The Nexus 4 is coming on half a year old and, as is tradition in the industry, rumours of its demise and successor are already making the rounds. The latest rumour to surface places the fifth Nexus smartphone once more in the grasp of LG who, along with Google, are working with Nikon to create the ultimate smartphone-based camera sensor and lens combo.
The Nexus products have always lacked competitive cameras, despite the Nexus 4 promising otherwise. With a screen size of between 5.0 and 5.2-inches, the internal specs vary depending on whom you ask; some say it will come with a Snapdragon 600 processor while others are pointing at the beastly Snapdragon 800, the latter expected to begin shipping by the end of the year.
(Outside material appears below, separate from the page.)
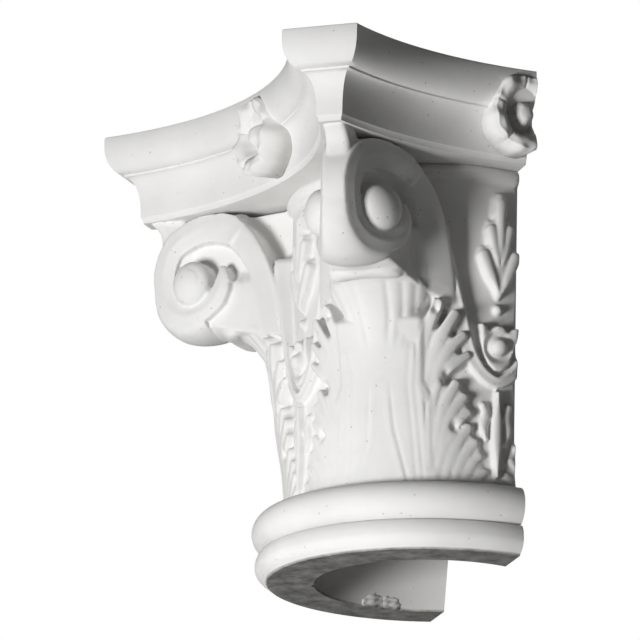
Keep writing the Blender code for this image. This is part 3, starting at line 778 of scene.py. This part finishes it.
def plaster_material():
    """White cast plaster: faint clouding, fine grain, scattered pinholes and a dusty, matt surface, with
    painted shade on the underside and on the hollow's wall.
    """
    material = bpy.data.materials.new("plaster")
    material.use_nodes = True
    tree = material.node_tree
    shader = tree.nodes["Principled BSDF"]
    shader.inputs["Specular IOR Level"].default_value = 0.25
    place = tree.nodes.new("ShaderNodeTexCoord")
    clouds = node(tree, "ShaderNodeTexNoise", Scale=14.0, Detail=4.0, Roughness=0.6)
    grain = node(tree, "ShaderNodeTexNoise", Scale=900.0, Detail=3.0, Roughness=0.6)
    lumps = node(tree, "ShaderNodeTexNoise", Scale=160.0, Detail=2.0, Roughness=0.5)
    holes = node(tree, "ShaderNodeTexVoronoi", Scale=115.0)
    for texture in (clouds, grain, lumps, holes):
        tree.links.new(place.outputs["Object"], texture.inputs["Vector"])
    colour = tree.nodes.new("ShaderNodeValToRGB")
    colour.color_ramp.elements[0].position = 0.30
    colour.color_ramp.elements[0].color = (0.74, 0.735, 0.72, 1)
    colour.color_ramp.elements[1].position = 0.70
    colour.color_ramp.elements[1].color = (0.83, 0.825, 0.81, 1)
    tree.links.new(clouds.outputs["Fac"], colour.inputs["Fac"])
    pit = tree.nodes.new("ShaderNodeMapRange")
    pit.inputs["From Min"].default_value = 0.035
    pit.inputs["From Max"].default_value = 0.09
    tree.links.new(holes.outputs["Distance"], pit.inputs["Value"])
    dusty = tree.nodes.new("ShaderNodeMix")
    dusty.data_type = "RGBA"
    dusty.inputs[6].default_value = (0.50, 0.49, 0.47, 1)
    tree.links.new(pit.outputs["Result"], dusty.inputs[0])
    tree.links.new(colour.outputs["Color"], dusty.inputs[7])
    # Painted shade: the underside is darkened in blotches, and the hollow's wall is painted a little grey
    split = tree.nodes.new("ShaderNodeSeparateXYZ")
    tree.links.new(place.outputs["Object"], split.inputs[0])
    underside_shade_blotches = node(tree, "ShaderNodeTexNoise", Scale=70.0, Detail=6.0, Roughness=0.7)
    tree.links.new(place.outputs["Object"], underside_shade_blotches.inputs["Vector"])
    # Painted shade for the underside: dark greys, in blotches
    underside_shade_ramp = tree.nodes.new("ShaderNodeValToRGB")
    underside_shade_ramp.color_ramp.elements[0].position = 0.35
    underside_shade_ramp.color_ramp.elements[0].color = (0.20, 0.198, 0.19, 1)
    underside_shade_ramp.color_ramp.elements[1].position = 0.68
    underside_shade_ramp.color_ramp.elements[1].color = (0.44, 0.435, 0.42, 1)
    tree.links.new(underside_shade_blotches.outputs["Fac"], underside_shade_ramp.inputs["Fac"])
    # Mask for the painted underside shade: the lowest two millimetres of the part
    low = tree.nodes.new("ShaderNodeMapRange")
    low.inputs["From Min"].default_value = 0.0006
    low.inputs["From Max"].default_value = 0.0018
    low.inputs["To Min"].default_value = 1.0
    low.inputs["To Max"].default_value = 0.0
    tree.links.new(split.outputs["Z"], low.inputs["Value"])
    flat_place = tree.nodes.new("ShaderNodeCombineXYZ")
    tree.links.new(split.outputs["X"], flat_place.inputs["X"])
    tree.links.new(split.outputs["Y"], flat_place.inputs["Y"])
    radius = tree.nodes.new("ShaderNodeVectorMath")
    radius.operation = "LENGTH"
    tree.links.new(flat_place.outputs[0], radius.inputs[0])
    # Mask for the painted shade on the hollow's wall: everything inside the bore's mouth turns grey
    inside = tree.nodes.new("ShaderNodeMapRange")
    inside.inputs["From Min"].default_value = BORE_MOUTH_RADIUS + 0.0002
    inside.inputs["From Max"].default_value = BORE_MOUTH_RADIUS + 0.0006
    inside.inputs["To Min"].default_value = 0.9
    inside.inputs["To Max"].default_value = 0.0
    tree.links.new(radius.outputs["Value"], inside.inputs["Value"])
    hollow_shade_mix = tree.nodes.new("ShaderNodeMix")
    hollow_shade_mix.data_type = "RGBA"
    hollow_shade_mix.inputs[7].default_value = (0.52, 0.515, 0.50, 1)
    tree.links.new(inside.outputs["Result"], hollow_shade_mix.inputs[0])
    tree.links.new(dusty.outputs[2], hollow_shade_mix.inputs[6])
    # Mixes the painted underside shade over the rest
    underside_shade_mix = tree.nodes.new("ShaderNodeMix")
    underside_shade_mix.data_type = "RGBA"
    tree.links.new(low.outputs["Result"], underside_shade_mix.inputs[0])
    tree.links.new(hollow_shade_mix.outputs[2], underside_shade_mix.inputs[6])
    tree.links.new(underside_shade_ramp.outputs["Color"], underside_shade_mix.inputs[7])
    tree.links.new(underside_shade_mix.outputs[2], shader.inputs["Base Color"])
    rough = tree.nodes.new("ShaderNodeMapRange")
    rough.inputs["To Min"].default_value = 0.72
    rough.inputs["To Max"].default_value = 0.92
    tree.links.new(clouds.outputs["Fac"], rough.inputs["Value"])
    tree.links.new(rough.outputs["Result"], shader.inputs["Roughness"])
    last = None
    for source, strength, distance in (
            (grain.outputs["Fac"], 0.25, 0.0002), (lumps.outputs["Fac"], 0.30, 0.0004),
            (pit.outputs["Result"], 0.5, 0.0005)):
        bump = node(tree, "ShaderNodeBump", Strength=strength, Distance=distance)
        tree.links.new(source, bump.inputs["Height"])
        if last:
            tree.links.new(last.outputs["Normal"], bump.inputs["Normal"])
        last = bump
    tree.links.new(last.outputs["Normal"], shader.inputs["Normal"])
    return material


def floor_material():
    """A pale floor that is seen and lit only from above, because the camera looks up from below it."""
    material = bpy.data.materials.new("floor")
    material.use_nodes = True
    tree = material.node_tree
    shader = tree.nodes["Principled BSDF"]
    shader.inputs["Base Color"].default_value = (0.86, 0.86, 0.86, 1)
    shader.inputs["Roughness"].default_value = 0.9
    output = tree.nodes["Material Output"]
    clear = tree.nodes.new("ShaderNodeBsdfTransparent")
    choose = tree.nodes.new("ShaderNodeMixShader")
    geometry = tree.nodes.new("ShaderNodeNewGeometry")
    path = tree.nodes.new("ShaderNodeLightPath")
    either = tree.nodes.new("ShaderNodeMath")
    either.operation = "MAXIMUM"
    tree.links.new(geometry.outputs["Backfacing"], either.inputs[0])
    tree.links.new(path.outputs["Is Shadow Ray"], either.inputs[1])
    tree.links.new(either.outputs[0], choose.inputs[0])
    tree.links.new(shader.outputs[0], choose.inputs[1])
    tree.links.new(clear.outputs[0], choose.inputs[2])
    tree.links.new(choose.outputs[0], output.inputs["Surface"])
    return material


def stage():
    """Floor, light and camera."""
    bpy.ops.mesh.primitive_plane_add(size=6, location=(0, 0, -0.0005))
    floor = bpy.context.object
    floor.name = "floor"
    floor.data.materials.append(floor_material())

    bpy.context.scene.view_settings.view_transform = "Standard"
    world = bpy.data.worlds.new("studio")
    bpy.context.scene.world = world
    world.use_nodes = True
    tree = world.node_tree
    tree.nodes.clear()
    output = tree.nodes.new("ShaderNodeOutputWorld")
    seen = node(tree, "ShaderNodeBackground", Color=(1, 1, 1, 1), Strength=1.0)
    lit = node(tree, "ShaderNodeBackground", Color=(1, 1, 1, 1), Strength=0.015)
    path = tree.nodes.new("ShaderNodeLightPath")
    choose = tree.nodes.new("ShaderNodeMixShader")
    tree.links.new(path.outputs["Is Camera Ray"], choose.inputs[0])
    tree.links.new(lit.outputs[0], choose.inputs[1])
    tree.links.new(seen.outputs[0], choose.inputs[2])
    tree.links.new(choose.outputs[0], output.inputs["Surface"])

    target = Vector((0, -0.06, 0.18))
    # Name, direction from the target, distance in metres, side in metres and power in watts
    lights = (
        ("key", (0.42, -0.90, -0.37), 2.4, 0.6, 54.0),
        ("fill", (0.95, -0.30, -0.35), 3.0, 1.5, 2.2),
        ("top", (-0.3, 0.1, 0.9), 3.0, 2.0, 9.0),
        ("behind", (-0.5, 0.9, 0.5), 3.0, 2.0, 24.0),
    )
    for name, direction, distance, size, power in lights:
        light = bpy.data.lights.new(name, "AREA")
        light.energy = power
        light.size = size
        made = bpy.data.objects.new(name, light)
        bpy.context.scene.collection.objects.link(made)
        direction = Vector(direction).normalized()
        made.location = target + direction * distance
        made.rotation_euler = direction.to_track_quat("Z", "Y").to_euler()

    camera = bpy.data.cameras.new("camera")
    camera.sensor_width = 36
    camera.lens = 450
    camera.clip_end = 50
    made = bpy.data.objects.new("camera", camera)
    bpy.context.scene.collection.objects.link(made)
    azimuth, elevation, roll = math.radians(65.309), math.radians(-14.678), math.radians(0.926)
    back = Vector((math.sin(azimuth) * math.cos(elevation), -math.cos(azimuth) * math.cos(elevation),
                   math.sin(elevation)))
    right = Vector((math.cos(azimuth), math.sin(azimuth), 0))
    up = back.cross(right)
    rolled_right = right * math.cos(roll) + up * math.sin(roll)
    rolled_up = up * math.cos(roll) - right * math.sin(roll)
    place = Vector((4.9783, -2.3785, -1.2519))
    made.matrix_world = Matrix([
        (rolled_right[i], rolled_up[i], back[i], place[i]) for i in range(3)
    ] + [(0, 0, 0, 1)])
    bpy.context.scene.camera = made


def main():
    plaster = plaster_material()
    cutter = hollow()
    pieces = [fused_carving(), abacus(cutter), ring(cutter)]
    pieces += [fleuron(face) for face in (-1, 0, 1)] + [plaster_lumps()]
    bpy.data.objects.remove(cutter)
    for piece in pieces:
        piece.data.materials.clear()
        piece.data.materials.append(plaster)
        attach(piece, "root")
        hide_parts("capital")
        print(piece.name, len(piece.data.polygons), "faces")
    stage()


main()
Of course the Nexus 5, or whatever it will be called, will be upgraded to a 1080p display — you can expect all high-end Android phones to join the Full HD ranks soon enough — but, along with the high-res display, bringing it to 5-inches may put it in the phablet space more than the smartphone one. And, yes, I’m fully aware the Galaxy S4 is the same size, and the HTC One is a tall 4.7, but the Nexus is supposed to be a developer phone, and there is a size limit to what most users want in their pockets. If the average Android smartphone is 5-inches a year from now, we have a big problem on our hands. Not because there’s a problem with that size inherently, but because many users don’t want a phone that large; only low- and mid-range devices, usually with pitiful specs, seem to be released in sizes under 4.6-inches these days.
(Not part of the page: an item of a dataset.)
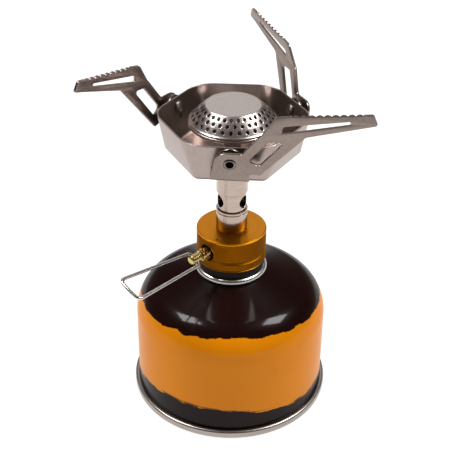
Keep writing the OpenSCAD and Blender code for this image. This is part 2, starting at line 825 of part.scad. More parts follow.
// Outline of the leg's outer plate, with the strip under the head's crease
function leg_outline() =
    let (tip = crease + head_len * [cos(crease_angle), sin(crease_angle)])
    rounded([
        [-7.8, -web_drop, 0.4],
        [-5.5, 5.3, 4.4],
        [4.6, 5.4, 1.5],
        [crease[0], crease[1], 0],
        [tip[0], tip[1], 0],
        [28.6, 16.2, 1.2],
        [12.2, -5.1, 0.5],
        [10.9, -4.9, 0.4],
        [9.4, -4.5, 0.5],
        [web_half + 0.1, -5.1, 0.4],
        [web_half + 0.3, -web_drop, 0.4]]);

// Top edge of the head: round teeth between sharp valleys
function tooth_line(x0, x1, y0, y1, count, depth) =
    [for (i = [0:count - 1], j = [0:6])
        let (t = (i + j / 6) / count, bump = sin(180 * j / 6))
        [x0 + (x1 - x0) * t, y0 + (y1 - y0) * t - depth * (1 - bump)]];

// Outline of the head above its crease, x along the crease
function head_outline() =
    let (tip = head_len, teeth_end = head_len - 5)
    concat(
        [[0, -0.2], [0, 0]],
        round_corner([0, 0], [7.4, 7.5], [13, 7.4], 3, 6),
        tooth_line(13.2, teeth_end, 7.4, 5.1, 9, 0.75),
        round_corner([teeth_end, 5.0], [tip - 1.2, 4.7], [tip, 0], 1.2, 5),
        [[tip, 0], [tip - 2.6, -0.2]]);

module pot_support(az, slack) {
    slot_low = [[7.0, 2.1, 1.6], [11.6, -0.4, 1.6], [20.8, 13.0, 1], [14.4, 12.6, 1]];
    slot_high = [[8.4, 0.5, 0.6], [34.9, 1.5, 0.45], [34.9, 2.8, 0.5], [9.4, 3.4, 1.3]];
    inner_top = 5.0;
    color("silver")
        at_wall(az)
            rotate([0, 0, slack])
                difference() {
                    union() {
                        // Leg plate
                        translate([0, 0, leg_standoff - plate])
                            linear_extrude(plate) polygon(leg_outline());
                        // Head plate, bent back about the crease
                        translate([crease[0], crease[1], leg_standoff])
                            rotate([0, 0, crease_angle])
                                rotate([-head_bend, 0, 0])
                                    translate([0, 0, -plate])
                                        linear_extrude(plate) polygon(head_outline());
                        // Web that joins the two plates under the pivot
                        translate([0, -web_drop, washer_gap])
                            rotate([90, 0, 90])
                                translate([0, 0, -7.7])
                                    linear_extrude(7.7 + web_half + 0.2)
                                        polygon(web_section());
                        // Inner plate against the pan
                        translate([0, 0, washer_gap])
                            linear_extrude(plate)
                                polygon(concat(
                                    [[-7.7, -web_drop + bend_r]],
                                    arc([0, 0], inner_top, 190, -10, 16),
                                    [[web_half + 0.2, -web_drop + bend_r]]));
                        // Detent dimple
                        translate([0, -detent_drop, washer_gap])
                            cylinder(r1 = 0.7, r2 = 1.0, h = 0.5, center = true);
                    }
                    translate([0, 0, -1]) cylinder(r = shank_r + run_gap, h = 2 * leg_standoff);
                    translate([0, 0, leg_standoff - lip_recess])
                        cylinder(r = rivet_lip_r + loose_gap, h = 1);
                    translate([0, 0, leg_standoff - 2 * plate])
                        linear_extrude(3 * plate) polygon(rounded(slot_low));
                    translate([crease[0], crease[1], leg_standoff])
                        rotate([0, 0, crease_angle])
                            rotate([-head_bend, 0, 0])
                                translate([0, 0, -2 * plate])
                                    linear_extrude(3 * plate) polygon(rounded(slot_high));
                }
}

// Section of the folded channel under the pivot, x up and y out from the pan
function web_section() =
    let (depth = leg_standoff - washer_gap, inner_r = max(0.2, bend_r - plate))
    concat(
        [[bend_r, 0]],
        arc([bend_r, bend_r], bend_r, 270, 180, 5),
        arc([bend_r, depth - bend_r], bend_r, 180, 90, 5),
        [[bend_r, depth - plate]],
        arc([bend_r, depth - bend_r], inner_r, 90, 180, 3),
        arc([bend_r, bend_r], inner_r, 180, 270, 3),
        [[bend_r, plate]]);

module pot_support_front() { pot_support(support_az[0], support_slack[0]); }
module pot_support_left() { pot_support(support_az[1], support_slack[1]); }
module pot_support_right() { pot_support(support_az[2], support_slack[2]); }

// Tubular rivet: domed head inside the pan, rolled lip in the leg's recess
module rivet(az) {
    inside = -pan_sheet - press_gap;
    lip_z = leg_standoff - lip_recess + press_gap;
    color("whitesmoke")
        at_wall(az)
            rotate_extrude($fn = 48)
                polygon(concat(
                    [[rivet_bore_r, 1], [rivet_bore_r, lip_z + 0.4]],
                    arc([(rivet_bore_r + rivet_lip_r) / 2, lip_z + 0.35],
                        (rivet_lip_r - rivet_bore_r) / 2, 180, 0, 6),
                    [[rivet_lip_r, lip_z], [shank_r, lip_z], [shank_r, inside]],
                    [for (i = [0:8])
                        let (a = 90 * i / 8)
                        [rivet_head_r * cos(a), inside - 0.3 - (rivet_head_h - 0.3) * sin(a)]],
                    [[0, 1]]));
}

module rivet_front() { rivet(support_az[0]); }
module rivet_left() { rivet(support_az[1]); }
module rivet_right() { rivet(support_az[2]); }

// Dished spring washer that keeps the support stiff on its rivet
module spring_washer(az) {
    t = 0.25;
    r_in = shank_r + 0.1;
    r_out = detent_drop - 0.8;
    color("darkgray")
        at_wall(az)
            rotate_extrude($fn = 60)
                polygon([
                    [r_in, washer_gap - press_gap - t], [r_in, washer_gap - press_gap],
                    [r_out, press_gap + t], [r_out, press_gap]]);
}

module spring_washer_front() { spring_washer(support_az[0]); }
module spring_washer_left() { spring_washer(support_az[1]); }
module spring_washer_right() { spring_washer(support_az[2]); }

canister_shell();
canister_base();
valve_cup();
cup_gasket();
valve_housing();
valve_gasket();
valve_poppet();
valve_spring();
support_ring();
valve_body();
thread_insert();
insert_o_ring();
opening_pin();
gas_filter();
packing_nut();
spindle_o_ring();
spindle();
wire_handle();
gas_jet();
stem_base();
air_tube();
burner_tube();
pan();
pan_nut();
burner_cup();
flame_spreader();
burner_cap();
pot_support_front();
pot_support_left();
pot_support_right();
rivet_front();
rivet_left();
rivet_right();
spring_washer_front();
spring_washer_left();
spring_washer_right();
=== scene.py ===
import math

import bmesh
import bpy
from mathutils import Matrix, Vector


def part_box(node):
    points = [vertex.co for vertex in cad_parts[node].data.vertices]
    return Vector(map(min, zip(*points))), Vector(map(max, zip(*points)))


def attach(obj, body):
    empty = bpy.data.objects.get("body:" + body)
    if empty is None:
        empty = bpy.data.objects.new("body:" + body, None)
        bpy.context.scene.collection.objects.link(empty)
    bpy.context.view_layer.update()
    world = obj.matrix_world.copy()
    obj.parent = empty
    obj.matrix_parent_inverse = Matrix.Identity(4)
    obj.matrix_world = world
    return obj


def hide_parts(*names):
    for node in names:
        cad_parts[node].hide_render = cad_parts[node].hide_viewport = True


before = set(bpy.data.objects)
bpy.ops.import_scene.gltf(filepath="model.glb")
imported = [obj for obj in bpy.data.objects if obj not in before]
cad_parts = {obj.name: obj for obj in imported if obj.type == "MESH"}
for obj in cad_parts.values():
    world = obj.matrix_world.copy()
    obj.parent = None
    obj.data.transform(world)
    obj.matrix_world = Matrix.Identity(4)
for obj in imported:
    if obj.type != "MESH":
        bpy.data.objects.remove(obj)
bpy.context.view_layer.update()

# ---------------------------------------------------------------- camera
# A long lens looks down on the stove from just in front of it.
# The stove stands a little left of the frame's middle.
camera_place = Vector((0, -0.396113, 0.340681))
camera_yaw, camera_pitch, camera_roll = -0.00742, 0.57219, 0.01061
camera_lens = bpy.data.cameras.new("camera")
camera_lens.lens = 84.8605
camera = bpy.data.objects.new("camera", camera_lens)
camera.matrix_world = (
    Matrix.Translation(camera_place)
    @ Matrix.Rotation(-camera_yaw, 4, "Z")
    @ Matrix.Rotation(math.pi / 2 - camera_pitch, 4, "X")
    @ Matrix.Rotation(camera_roll, 4, "Z"))
bpy.context.collection.objects.link(camera)
bpy.context.scene.camera = camera
bpy.context.scene.view_settings.view_transform = "Standard"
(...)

This is just conjecture — one rumour points to the Nexus 5 having 3GB of RAM and a 3100mAh battery, which is just ridiculous — but it speaks to the kinds of feeds and speeds mentality many pundits still have when it comes to Android devices. Samsung and HTC have been moving away from that line of marketing, opting instead to focus on real-world features. Devices like the HTC One X and Samsung Galaxy S III — even the Galaxy Nexus to some extent — are still very fast, capable devices that have plenty of headroom in all but the most graphics-intensive applications. The days where you can expect monumental objective and subjective performance improvements from a new ARM chip are over; going from a Snapdragon S4 Pro to a Snapdragon 600 is not the same as jumping from a single- to dual-core SoC a couple of years ago.
No point in getting ahead of ourselves, though; the next Nexus announcement is likely months away, at the very least. But if Google can work with a company like Nikon to dramatically improve the quality of its camera, the one major sore spot (besides lack of LTE and poor battery life) on the Nexus 4, its successor could be a very covetable product.